Wiki-CS: A Wikipedia-Based Benchmark for Graph Neural Networks
Péter Mernyei, Cătălina Cangea
TL;DR
The paper introduces Wiki-CS, a Wikipedia-derived graph dataset for benchmarking GNNs, focusing on Computer Science articles and hyperlink-based edges, with 10 branch classes. It addresses benchmark limitations by offering higher connectivity and varied neighborhood structures compared to classic citation networks. The authors provide a full dataset construction protocol, 300-d GloVe-based node features, multiple training splits, and experiments on semi-supervised node classification and single-relational link prediction using standard GNNs and baselines. Results show competitive performance across tasks, reinforcing the generality of GNN approaches, and the authors release code and data for reproducibility.
Abstract
We present Wiki-CS, a novel dataset derived from Wikipedia for benchmarking Graph Neural Networks.

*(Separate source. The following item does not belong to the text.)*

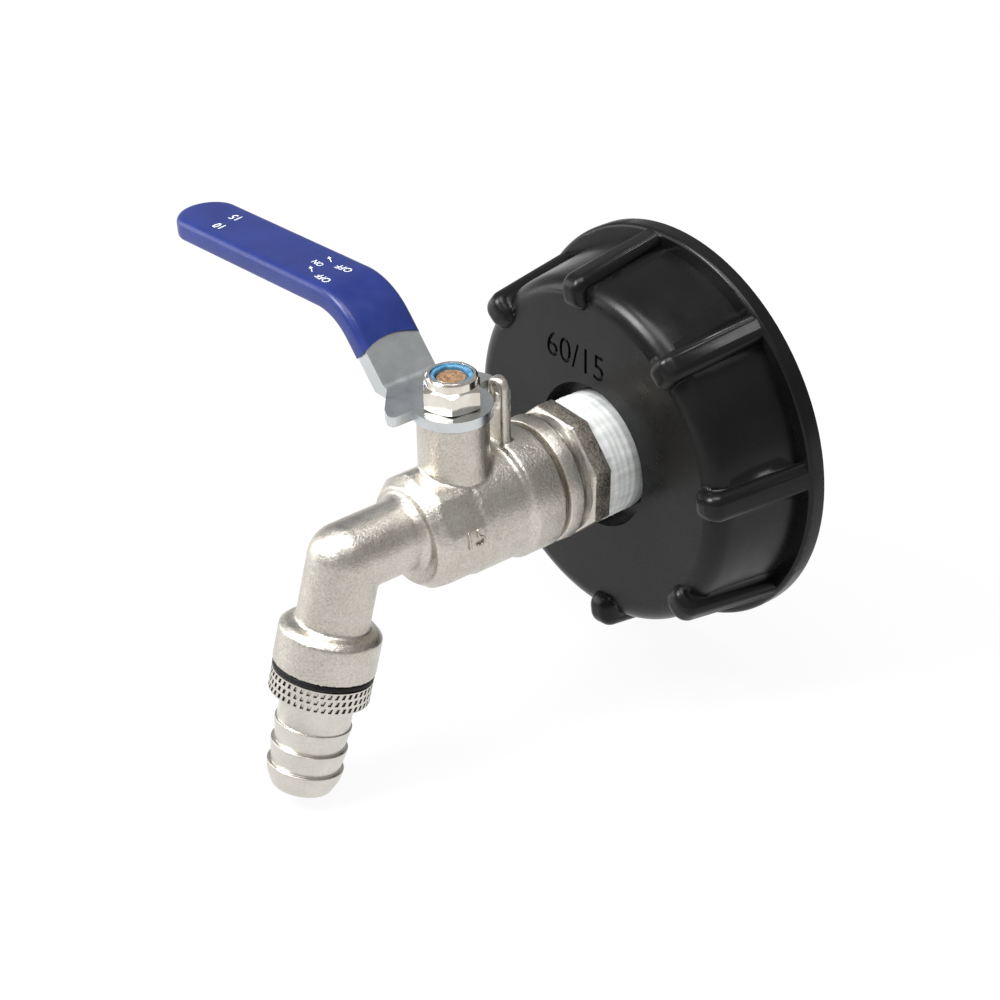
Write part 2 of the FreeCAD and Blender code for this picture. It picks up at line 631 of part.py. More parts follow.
def lever_plate():
    half = LEVER_WIDTH / 2
    plate = side_slab(0, LEVER_T, 0, STEM_Y - half, STEM_Y + half)
    lever = plate.fuse(lever_flanges())
    lever = lever.common(plan_shape(LEVER_WIDTH, LEVER_TIP_X, 0))
    hub = post_z(LEVER_UNDER_Z, LEVER_TOP_Z, LEVER_DISC_R)
    lever = lever.fuse([hub, lever_ear(-1), lever_ear(1)])
    hole = post_z(LEVER_UNDER_Z - 1, LEVER_TOP_Z + 1, STEM_NECK_R + STEM_GAP)
    hole = flats_cut(hole, LEVER_UNDER_Z - 1, LEVER_TOP_Z + 1, STEM_NECK_FLATS + 2 * STEM_GAP)
    return lever.cut(hole).removeSplitter()


def grip_block(depth_low, depth_high, width, tip_x):
    half = width / 2
    slab = side_slab(depth_low, depth_high, LEVER_TIP_X - tip_x, STEM_Y - half, STEM_Y + half)
    return slab.common(plan_shape(width, tip_x, GRIP_START_X))


def lever_grip():
    """Vinyl dip over the handle: a close sleeve that follows the channel, open below."""
    outer = grip_block(-GRIP_T, FLANGE_DEPTH + GRIP_T, LEVER_WIDTH + 2 * GRIP_T, LEVER_TIP_X - GRIP_T)
    metal = grip_block(0, FLANGE_DEPTH, LEVER_WIDTH, LEVER_TIP_X)
    channel_width = LEVER_WIDTH - 2 * FLANGE_T
    channel_tip = LEVER_TIP_X + FLANGE_T
    groove_width = channel_width - 2 * GRIP_T
    groove = grip_block(LEVER_T + GRIP_T, FLANGE_DEPTH + 3 * GRIP_T, groove_width, channel_tip + GRIP_T)
    channel = grip_block(LEVER_T, FLANGE_DEPTH + GRIP_T / 2, channel_width, channel_tip)
    lining = channel.cut(groove)
    return outer.cut(metal).fuse(lining).cut(groove).cut(lever_plate())


# ---------------------------------------------------------------- lock nut

def lock_nut():
    corner_r = NUT_AF / math.sqrt(3)
    hex_top = NUT_BASE_Z + NUT_HEX_LEN
    corners = []
    for i in range(6):
        angle = math.radians(NUT_TURN + 60 * i)
        corners.append(Vector(corner_r * math.cos(angle), STEM_Y + corner_r * math.sin(angle), NUT_BASE_Z))
    prism = Part.Face(Part.makePolygon(corners + [corners[0]])).extrude(Vector(0, 0, NUT_HEX_LEN))
    edge_z = hex_top - NUT_CHAMFER
    half_chamfer = NUT_CHAMFER / 2
    turned = lathe_z([(NUT_BASE_Z, 0), (NUT_BASE_Z, NUT_AF / 2 - NUT_FOOT_STEP),
                      (NUT_BASE_Z + half_chamfer, corner_r), (edge_z, corner_r), (hex_top, NUT_CROWN_R),
                      (hex_top, 0)])
    prism = prism.common(turned)
    crown = lathe_z([(edge_z, 0), (edge_z, NUT_CROWN_R), (NUT_TOP_Z - half_chamfer, NUT_CROWN_R),
                     (NUT_TOP_Z, NUT_CROWN_R - half_chamfer), (NUT_TOP_Z, 0)])
    nut = prism.fuse(crown)
    nut = nut.cut(post_z(NUT_BASE_Z - 1, NUT_TOP_Z + 1, STEM_NECK_R + THREAD_GAP))
    return nut.cut(post_z(NUT_TOP_Z - NYLON_INSET - NYLON_T, NUT_TOP_Z + 1, NYLON_OUTER_R)).removeSplitter()


def lock_nut_insert():
    high = NUT_TOP_Z - NYLON_INSET
    low = high - NYLON_T
    return post_z(low, high, NYLON_OUTER_R).cut(post_z(low - 1, high + 1, NYLON_INNER_R + THREAD_GAP))


# ---------------------------------------------------------------- outlet washer and hose tail

def outlet_washer():
    return lathe_outlet([(WASHER_START, OUTLET_SOCKET_R), (WASHER_START, WASHER_R), (KNURL_START, WASHER_R),
                         (KNURL_START, OUTLET_SOCKET_R)])


def hose_tail():
    """Knurled flange, male thread above it and three barbs below it, bored through."""
    thread_r = OUTLET_SOCKET_R - THREAD_GAP
    thread_start = WASHER_START - TAIL_THREAD_LEN
    outline = [(thread_start, TAIL_BORE_R), (thread_start, thread_r), (KNURL_START, thread_r),
               (KNURL_START, KNURL_R), (KNURL_END - KNURL_EDGE, KNURL_R), (KNURL_END, KNURL_R - KNURL_EDGE),
               (KNURL_END, TAIL_NECK_R)]
    for i in range(BARB_COUNT):
        start = BARB_START + i * BARB_PITCH
        before = TAIL_NECK_R if i == 0 else BARB_CREST_R - BARB_TAPER
        outline.append((start, before))
        outline.append((start, BARB_CREST_R))
        outline.append((start + BARB_LAND, BARB_CREST_R))
    outline.append((TIP_START + TIP_BREAK, BARB_CREST_R - BARB_TAPER / 2))
    outline.append((TAIL_END, TIP_END_R))
    outline.append((TAIL_END, TAIL_BORE_R))
    return lathe_outlet(outline)


MAKERS = {
    "tank_cap": tank_cap,
    "cap_gasket": cap_gasket,
    "ptfe_tape": ptfe_tape,
    "inlet_connector": inlet_connector,
    "connector_o_ring": connector_o_ring,
    "rear_seat": lambda: seat(REAR_SEAT_FACE_Y, REAR_SEAT_BACK_Y),
    "front_seat": lambda: seat(FRONT_SEAT_FACE_Y, FRONT_SEAT_BACK_Y),
    "valve_body": valve_body,
    "ball": ball,
    "stem": stem,
    "stem_thrust_washer": stem_thrust_washer,
    "stem_o_ring_lower": lambda: stem_o_ring(0),
    "stem_o_ring_upper": lambda: stem_o_ring(1),
    "lever_plate": lever_plate,
    "lever_grip": lever_grip,
    "lock_nut": lock_nut,
    "lock_nut_insert": lock_nut_insert,
    "outlet_washer": outlet_washer,
    "hose_tail": hose_tail,
}

os.makedirs("parts", exist_ok=True)
for node, maker in MAKERS.items():
    shape = maker()
    solids = shape.Solids
    box = shape.BoundBox
    print(f"{node}: {len(solids)} solid, valid {shape.isValid()}, volume {shape.Volume:.1f}, "
          f"y {box.YMin:.1f}..{box.YMax:.1f}, z {box.ZMin:.1f}..{box.ZMax:.1f}")
    whole = solids[0] if len(solids) == 1 else Part.makeCompound(solids)
    whole.exportStep(f"parts/{node}.step")
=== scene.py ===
import math

import bpy
from mathutils import Matrix, Vector


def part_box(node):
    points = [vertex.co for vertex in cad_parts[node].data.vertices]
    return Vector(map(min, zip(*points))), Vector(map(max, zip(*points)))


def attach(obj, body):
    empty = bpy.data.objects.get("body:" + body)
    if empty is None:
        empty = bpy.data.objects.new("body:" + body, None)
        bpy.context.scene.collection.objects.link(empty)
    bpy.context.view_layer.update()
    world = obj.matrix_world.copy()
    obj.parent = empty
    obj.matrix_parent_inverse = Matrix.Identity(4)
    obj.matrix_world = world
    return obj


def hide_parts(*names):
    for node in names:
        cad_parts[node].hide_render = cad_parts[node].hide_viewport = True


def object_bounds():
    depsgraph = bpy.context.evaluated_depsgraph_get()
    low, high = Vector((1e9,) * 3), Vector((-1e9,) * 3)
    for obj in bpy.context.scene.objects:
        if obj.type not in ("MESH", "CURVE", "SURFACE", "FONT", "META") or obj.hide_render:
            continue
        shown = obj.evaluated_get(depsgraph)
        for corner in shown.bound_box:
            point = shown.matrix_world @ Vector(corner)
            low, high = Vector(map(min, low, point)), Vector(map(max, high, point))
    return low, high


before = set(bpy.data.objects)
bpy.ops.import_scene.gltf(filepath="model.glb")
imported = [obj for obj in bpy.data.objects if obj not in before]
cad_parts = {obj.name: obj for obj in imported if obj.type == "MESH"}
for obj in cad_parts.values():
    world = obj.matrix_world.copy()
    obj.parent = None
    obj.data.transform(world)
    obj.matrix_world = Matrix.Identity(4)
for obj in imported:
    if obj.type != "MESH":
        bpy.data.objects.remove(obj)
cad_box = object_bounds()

# Tank adapter tap. Everything is in metres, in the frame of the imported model: +Y runs to the tank, +Z up the stem.

MM = 0.001

# Places read from the frame
STEM_Y = (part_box("ball")[0].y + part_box("ball")[1].y) / 2
CAP_FACE_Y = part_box("cap_gasket")[0].y - 3.5 * MM
DISC_TOP_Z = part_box("lock_nut")[0].z - 0.05 * MM

# Lever side line, the same as the solid's
FOLD_X = -12.1 * MM
BEND_X = -25.0 * MM
SLOPE = math.radians(46.0)
DROOP = math.radians(4.2)
BEND_R = 15.0 * MM
GRIP_START_X = -17.2 * MM
GRIP_T = 0.45 * MM
GRIP_HALF = 6.45 * MM
GRIP_DEPTH = 4.35 * MM
TIP_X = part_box("lever_grip")[0].x

# Outlet axis, from the elbow point down
ELBOW = Vector((0.0, -79.8 * MM, 1.0 * MM))
TILT = math.radians(15.9)
OUTLET = Vector((0.0, -math.sin(TILT), -math.cos(TILT)))


# ---------------------------------------------------------------- working by hand

def pick_only(piece):
    bpy.ops.object.select_all(action="DESELECT")
    piece.select_set(True)
    bpy.context.view_layer.objects.active = piece


def edit(piece):
    pick_only(piece)
    bpy.ops.object.mode_set(mode="EDIT")
    bpy.ops.mesh.select_mode(type="FACE")
    bpy.ops.mesh.select_all(action="SELECT")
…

The dataset consists of nodes corresponding to Computer Science articles, with edges based on hyperlinks and 10 classes representing different branches of the field. We use the dataset to evaluate semi-supervised node classification and single-relation link prediction models. Our experiments show that these methods perform well on a new domain, with structural properties different from earlier benchmarks. The dataset is publicly available, along with the implementation of the data pipeline and the benchmark experiments, at https://github.com/pmernyei/wiki-cs-dataset .